Sammi (a chick from the Country) is tearing up the Pop and C&W Charts with this Kris Kristofferson slowie, that she does in a less declamatory style than Gail Wynters (whose Bassey-esque and better version is out here).

THE OSMONDS: One Bad Apple; He Ain’t Heavy…He’s My Brother (MGM 2006 021).
Number one in America and the latest ‘teen sensation (that’s sweeping the nation) are the Osmond 5. These (white) brothers, known for their “Andy Williams Show” residency, quote Chapter and Verse from the Book Of Jackson and, where they could so easily have failed, have succeeded in winning over both Pop AND R&B audiences with this blatant plagiarism of “I Want You Back”. Suitable flip! A pick to click.

CHAIRMEN OF THE BOARD: Everything’s Tuesday; Bless You (Invictus INV 507).
Everything’s getting kinda behind America, more like. They’re now ahead of us by not only “Pay To The Piper” (which shares the same album track flip) but also their new “Chairman Of The Board“. Still, we’re sticking with the original release schedule, and hit number 3 should make it here with no difficulty, any day of the week. Nothing new to describe, and anyway I’m sure Blackburn is plugging it.

NEIL YOUNG: When You Dance I Can Really Love You; After The Gold Rush (Reprise RS 23488).
Two hit album tracks that speak for themselves. If you dig Neil you’ve gotta get “Cinnamon Girl” (RS 23462) and make that fantastic heavy dancer the hit he deserves.

THE ASSOCIATION: Everything That Touches You (Warner Bros. WB 6113).
Wishy-washy gentle harmonies, pleasant but no more.

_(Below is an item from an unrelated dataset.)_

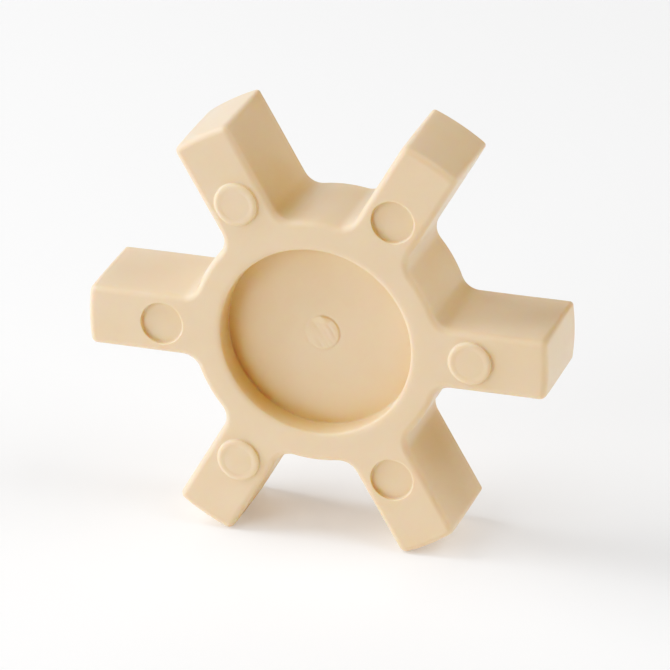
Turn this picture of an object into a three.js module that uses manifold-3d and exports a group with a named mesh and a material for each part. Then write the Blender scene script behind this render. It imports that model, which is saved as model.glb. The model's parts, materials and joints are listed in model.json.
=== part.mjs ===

DUSK: Angel Baby (Bell BLL 1142).
The sister group of Dawn, and a real slab of traditional Pop (from the production of the Tokens and Dave Appell, it had to be!), complete with revving motor bike, early ’60s yearning wailing chix, more Ben E. King backing noises, and a lively beat. Oh yeah . . . no relation to Rosie & The Originals. A hit.

IKE & TINA TURNER: River Deep, Mountain High; Oh Baby! (Things Ain’t What They Used To Be) (A&M AMS 829).
‘Nuff said? Good Spector flip, this time around.

MELANIE: Stop! I Don’t Wanna Hear It Any More; Beautiful People (Buddah 2011064).
Firstly, this is now the THIRD time that “Beautiful People” has been available here on a single. It is indeed beautiful, my favourite Melanie track, and should be owned by everyone, but . . . hey! ease up, fellas! The A-side, evidently from the film “R.P.M.” (which I expect is another about revolution), is a nice jolly foot-tapper with “El Condor Pasa” flute and a vaguely Irish chorus.

THE FLAMING EMBER: I’m Not My Brother’s Keeper; Mind, Body And Soul (Hot Wax HWX 104).
A clomping beater that’s fine if that’s your bag. The best thing about this was the flip, the subtle “Deserted Village”, on the American copy, but here we have been given a dull derivative album track slowie.

BLOODROCK: D.O.A. (Capitol CL 15670).
And now, for all you “Last Kiss” fans, the ultimate in sick death discs! This sombre slowie (produced by Terry “Grand Funk” Knight) is a beauty: the singer and his chick were flying alone (makes a change from cars and cycles, huh?) when they hit something in the air. Chick dead, and throughout the song the singer realises gradually that he too is dying, and describes the experience. Great stereophonic ambulance sirens cap this classic, which is my fave of the week. Oh, D.O.A.? “Dead On Arrival”.

TOMMY ROE: Little Miss Goody Two Shoes (Probe PRO 517).
Probe continuing to do its best to Turn-off the People.